Background
Osteoporosis remains substantially underdiagnosed and undertreated worldwide. Chest low-dose computed tomography (LDCT) may provide a valuable and popular opportunity for osteoporosis screening. This study sought to evaluate the feasibility of the screening of low bone mineral density (BMD) and osteoporosis with mean attenuation values of the lower thoracic compared to upper lumbar vertebrae.
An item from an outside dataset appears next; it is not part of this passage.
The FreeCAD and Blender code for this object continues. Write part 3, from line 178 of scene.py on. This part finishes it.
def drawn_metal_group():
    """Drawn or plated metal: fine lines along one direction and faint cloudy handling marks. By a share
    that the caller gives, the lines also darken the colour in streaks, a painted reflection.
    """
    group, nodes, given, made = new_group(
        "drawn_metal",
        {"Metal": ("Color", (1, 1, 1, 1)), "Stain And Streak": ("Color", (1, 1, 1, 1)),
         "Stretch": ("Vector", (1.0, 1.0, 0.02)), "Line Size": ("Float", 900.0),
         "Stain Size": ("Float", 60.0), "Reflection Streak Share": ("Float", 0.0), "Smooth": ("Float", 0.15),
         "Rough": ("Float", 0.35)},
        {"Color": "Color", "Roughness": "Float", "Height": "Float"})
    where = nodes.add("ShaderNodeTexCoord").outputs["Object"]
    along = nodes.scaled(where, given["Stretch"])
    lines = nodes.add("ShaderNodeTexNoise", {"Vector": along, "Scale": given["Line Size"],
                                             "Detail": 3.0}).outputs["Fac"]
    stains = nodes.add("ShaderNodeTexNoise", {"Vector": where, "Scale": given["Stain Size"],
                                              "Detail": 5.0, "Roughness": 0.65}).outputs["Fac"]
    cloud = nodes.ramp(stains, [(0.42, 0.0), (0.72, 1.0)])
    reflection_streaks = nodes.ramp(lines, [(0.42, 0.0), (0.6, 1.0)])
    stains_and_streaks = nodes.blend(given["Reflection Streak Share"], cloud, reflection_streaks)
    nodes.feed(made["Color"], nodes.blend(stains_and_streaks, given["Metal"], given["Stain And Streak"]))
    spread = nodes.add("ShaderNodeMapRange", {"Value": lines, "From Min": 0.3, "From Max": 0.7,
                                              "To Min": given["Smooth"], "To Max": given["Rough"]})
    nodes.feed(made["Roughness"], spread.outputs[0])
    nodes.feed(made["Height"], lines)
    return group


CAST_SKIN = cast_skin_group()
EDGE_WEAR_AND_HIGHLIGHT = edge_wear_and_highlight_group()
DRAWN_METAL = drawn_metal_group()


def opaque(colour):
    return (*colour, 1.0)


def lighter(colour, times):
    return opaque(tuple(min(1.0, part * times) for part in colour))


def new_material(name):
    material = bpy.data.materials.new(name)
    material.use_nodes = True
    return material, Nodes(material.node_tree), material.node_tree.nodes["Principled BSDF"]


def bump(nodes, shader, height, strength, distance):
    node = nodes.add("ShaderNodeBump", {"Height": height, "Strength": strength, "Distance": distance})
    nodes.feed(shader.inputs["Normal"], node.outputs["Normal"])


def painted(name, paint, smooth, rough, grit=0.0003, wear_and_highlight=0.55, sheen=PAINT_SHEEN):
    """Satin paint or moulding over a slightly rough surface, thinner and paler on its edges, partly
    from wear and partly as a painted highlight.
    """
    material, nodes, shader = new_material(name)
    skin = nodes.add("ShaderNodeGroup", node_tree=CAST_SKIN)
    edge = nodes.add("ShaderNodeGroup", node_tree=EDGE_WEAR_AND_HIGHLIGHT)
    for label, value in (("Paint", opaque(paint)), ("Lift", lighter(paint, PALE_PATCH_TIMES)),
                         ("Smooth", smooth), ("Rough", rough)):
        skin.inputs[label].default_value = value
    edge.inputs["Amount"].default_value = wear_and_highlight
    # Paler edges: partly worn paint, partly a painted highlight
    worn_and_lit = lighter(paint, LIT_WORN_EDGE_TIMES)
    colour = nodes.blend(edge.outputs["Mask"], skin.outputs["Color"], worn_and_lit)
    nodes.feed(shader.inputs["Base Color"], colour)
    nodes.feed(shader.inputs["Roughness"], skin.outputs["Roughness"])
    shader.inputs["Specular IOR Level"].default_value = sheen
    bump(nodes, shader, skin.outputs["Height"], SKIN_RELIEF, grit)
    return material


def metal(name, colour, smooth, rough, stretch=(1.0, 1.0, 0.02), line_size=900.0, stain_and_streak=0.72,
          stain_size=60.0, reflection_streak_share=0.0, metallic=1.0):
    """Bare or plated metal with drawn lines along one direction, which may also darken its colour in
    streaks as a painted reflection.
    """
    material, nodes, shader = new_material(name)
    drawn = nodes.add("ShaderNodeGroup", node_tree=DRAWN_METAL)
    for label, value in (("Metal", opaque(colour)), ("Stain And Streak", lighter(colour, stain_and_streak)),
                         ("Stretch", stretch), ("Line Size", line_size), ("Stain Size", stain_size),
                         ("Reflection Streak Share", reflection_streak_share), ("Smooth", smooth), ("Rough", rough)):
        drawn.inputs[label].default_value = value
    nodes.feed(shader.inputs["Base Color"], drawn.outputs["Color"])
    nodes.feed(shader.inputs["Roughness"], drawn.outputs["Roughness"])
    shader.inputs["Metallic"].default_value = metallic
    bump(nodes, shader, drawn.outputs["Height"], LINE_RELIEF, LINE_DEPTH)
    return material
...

The cutoff thresholds of the mean attenuation values in Hounsfield units (HU) were derived to facilitate implementation of opportunistic screening using chest LDCT.
Methods
The participants aged 30 years or older who underwent chest LDCT and quantitative computed tomography (QCT) examinations from August 2018 to October 2020 in our hospital were consecutively included in this retrospective study. A region of interest (ROI) was placed in the trabecular bone of each vertebral body to measure the HU values. The correlations of mean HU values of lower thoracic (T11–T12) and upper lumbar (L1–L2) vertebrae with age and lumbar BMD obtained with QCT were performed using the Pearson correlation coefficient, respectively. The area under the curve (AUC) of the receiver operator characteristic (ROC) curve was generated to determine the cutoff thresholds for distinguishing low BMD from normal and osteoporosis from non-osteoporosis.
Results
A total of 1,112 participants were included in the final study cohort (743 men and 369 women, mean age 58.2±8.9 years; range, 32–88 years). The mean HU values of T11–T12 and L1–L2 were significantly different among 3 QCT-defined BMD categories of osteoporosis, osteopenia, and normal (P<0.001). The differences in HU values between T11–T12 and L1–L2 in each category of bone status were statistically significant (P<0.001). The mean HU values of T11–T12 (r=−0.453, P<0.001) and L1–L2 (r=−0.498, P<0.001) had negative correlations with age. Positive correlations were observed between the mean HU values of T11–T12 (r=0.872, P<0.001) and L1–L2 (r=0.899, P<0.001) with BMD. The optimal cutoff thresholds for distinguishing low BMD from normal were average T11–T12 ≤157 HU [AUC =0.941, 95% confidence interval (CI): 0.925–0.954, P<0.001] and L1–L2 ≤138 HU (AUC =0.950, 95% CI: 0.935–0.962, P<0.001), as well as distinguishing osteoporosis from non-osteoporosis were average T11–T12 ≤125 HU (AUC =0.960, 95% CI: 0.947–0.971, P<0.001) and L1–L2 ≤107 HU (AUC =0.961, 95% CI: 0.948–0.972, P<0.001). There was no significant difference between the AUC values of T11–T12 and L1–L2 for low BMD (P=0.07) and osteoporosis (P=0.92) screening.
Conclusions
We have conducted a study on low BMD and osteoporosis screening using mean attenuation values of lower thoracic and upper lumbar vertebrae. Assessment of mean attenuation values of T11–T12 and L1–L2 can be used interchangeably for low BMD and osteoporosis screening using chest LDCT, and their cutoff thresholds were established.